WHAT TO DO: Output every line below exactly.

INFORMATION PROVIDED:

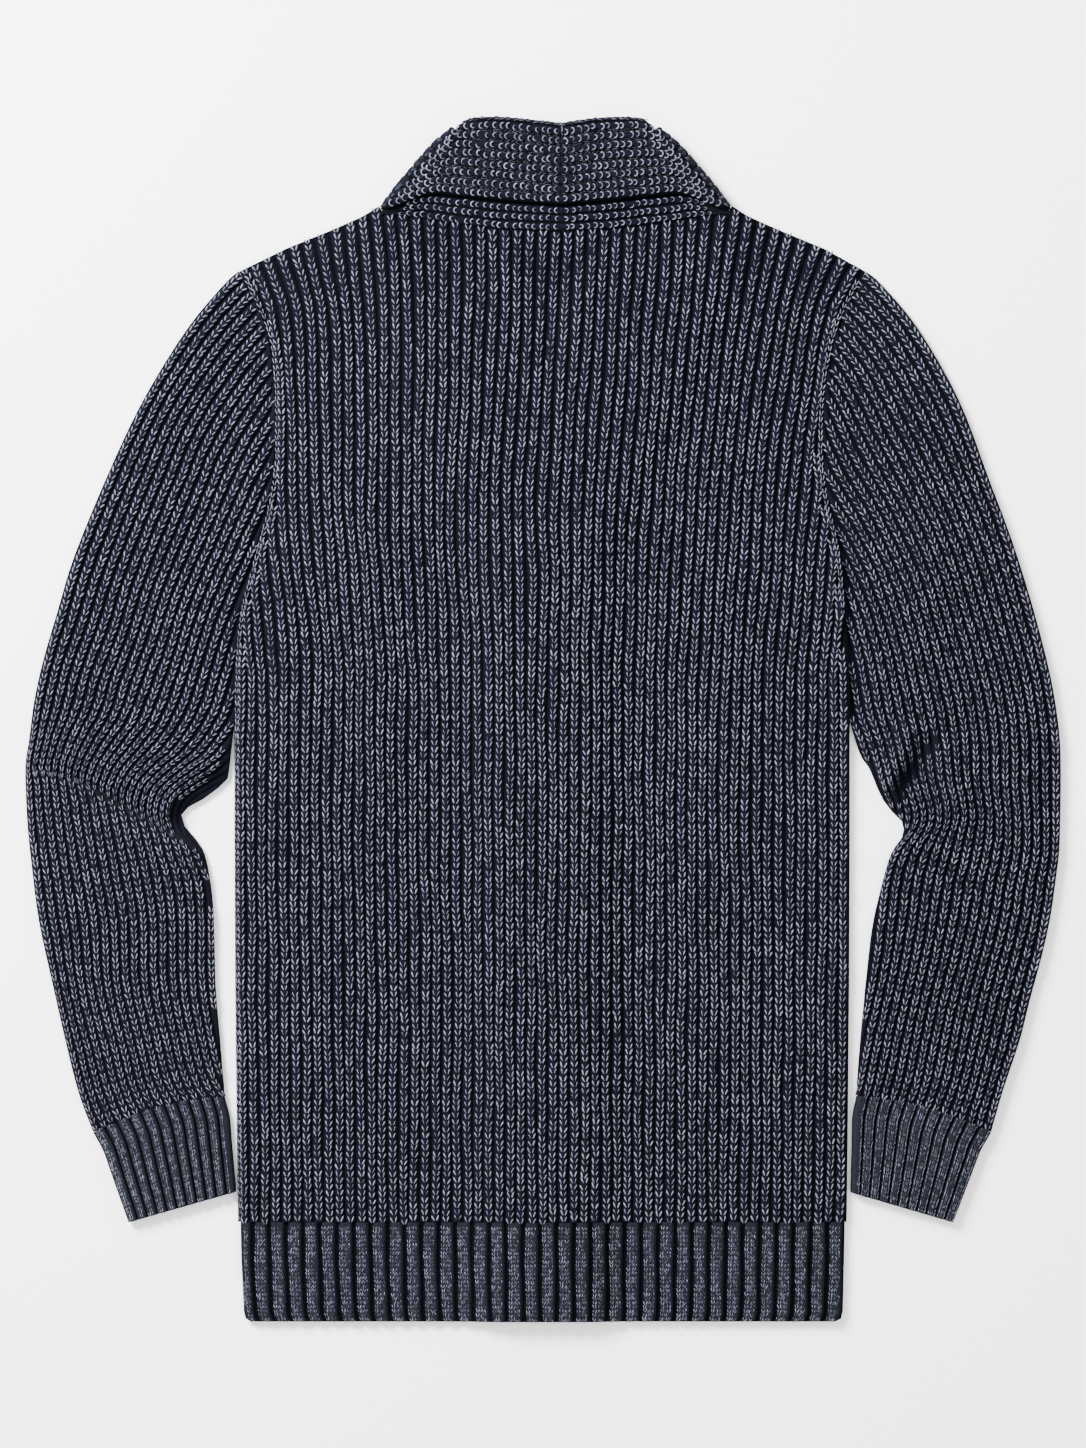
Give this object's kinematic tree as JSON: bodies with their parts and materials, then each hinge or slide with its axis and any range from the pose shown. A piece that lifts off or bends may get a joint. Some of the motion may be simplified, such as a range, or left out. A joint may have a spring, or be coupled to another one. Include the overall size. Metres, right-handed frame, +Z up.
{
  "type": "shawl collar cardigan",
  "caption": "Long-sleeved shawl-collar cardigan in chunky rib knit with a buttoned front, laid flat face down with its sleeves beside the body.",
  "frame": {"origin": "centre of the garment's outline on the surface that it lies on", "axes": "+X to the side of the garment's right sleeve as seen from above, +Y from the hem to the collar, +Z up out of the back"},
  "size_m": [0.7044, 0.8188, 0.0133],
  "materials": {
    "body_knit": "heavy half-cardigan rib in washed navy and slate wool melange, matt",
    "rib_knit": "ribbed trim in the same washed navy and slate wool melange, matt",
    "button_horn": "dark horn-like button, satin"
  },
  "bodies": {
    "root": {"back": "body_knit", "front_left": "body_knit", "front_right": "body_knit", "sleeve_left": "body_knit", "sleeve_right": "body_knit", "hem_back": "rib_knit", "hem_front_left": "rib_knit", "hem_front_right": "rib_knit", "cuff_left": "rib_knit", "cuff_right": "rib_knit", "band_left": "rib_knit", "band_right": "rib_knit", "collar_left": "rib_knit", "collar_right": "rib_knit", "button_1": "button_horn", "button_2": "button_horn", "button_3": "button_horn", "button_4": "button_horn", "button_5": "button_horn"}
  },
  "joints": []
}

EXERCISE OUTPUT:
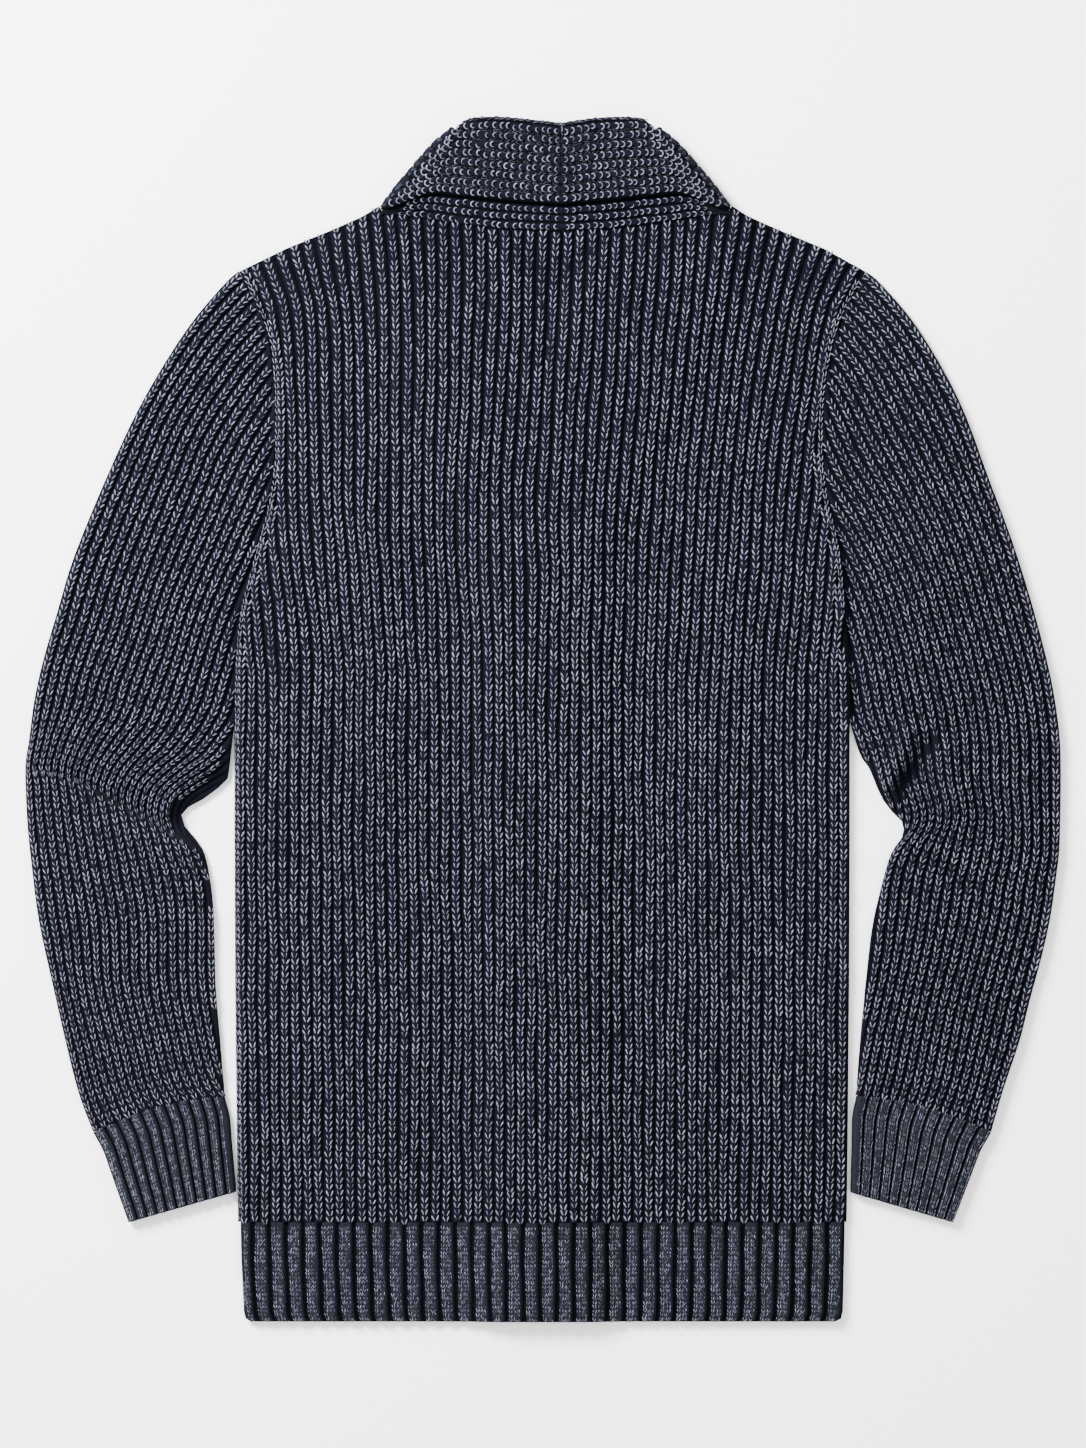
Give this object's kinematic tree as JSON: bodies with their parts and materials, then each hinge or slide with its axis and any range from the pose shown. A piece that lifts off or bends may get a joint. Some of the motion may be simplified, such as a range, or left out. A joint may have a spring, or be coupled to another one. Include the overall size. Metres, right-handed frame, +Z up.
{
  "type": "shawl collar cardigan",
  "caption": "Long-sleeved shawl-collar cardigan in chunky rib knit with a buttoned front, laid flat face down with its sleeves beside the body.",
  "frame": {"origin": "centre of the garment's outline on the surface that it lies on", "axes": "+X to the side of the garment's right sleeve as seen from above, +Y from the hem to the collar, +Z up out of the back"},
  "size_m": [0.7044, 0.8188, 0.0133],
  "materials": {
    "body_knit": "heavy half-cardigan rib in washed navy and slate wool melange, matt",
    "rib_knit": "ribbed trim in the same washed navy and slate wool melange, matt",
    "button_horn": "dark horn-like button, satin"
  },
  "bodies": {
    "root": {"back": "body_knit", "front_left": "body_knit", "front_right": "body_knit", "sleeve_left": "body_knit", "sleeve_right": "body_knit", "hem_back": "rib_knit", "hem_front_left": "rib_knit", "hem_front_right": "rib_knit", "cuff_left": "rib_knit", "cuff_right": "rib_knit", "band_left": "rib_knit", "band_right": "rib_knit", "collar_left": "rib_knit", "collar_right": "rib_knit", "button_1": "button_horn", "button_2": "button_horn", "button_3": "button_horn", "button_4": "button_horn", "button_5": "button_horn"}
  },
  "joints": []
}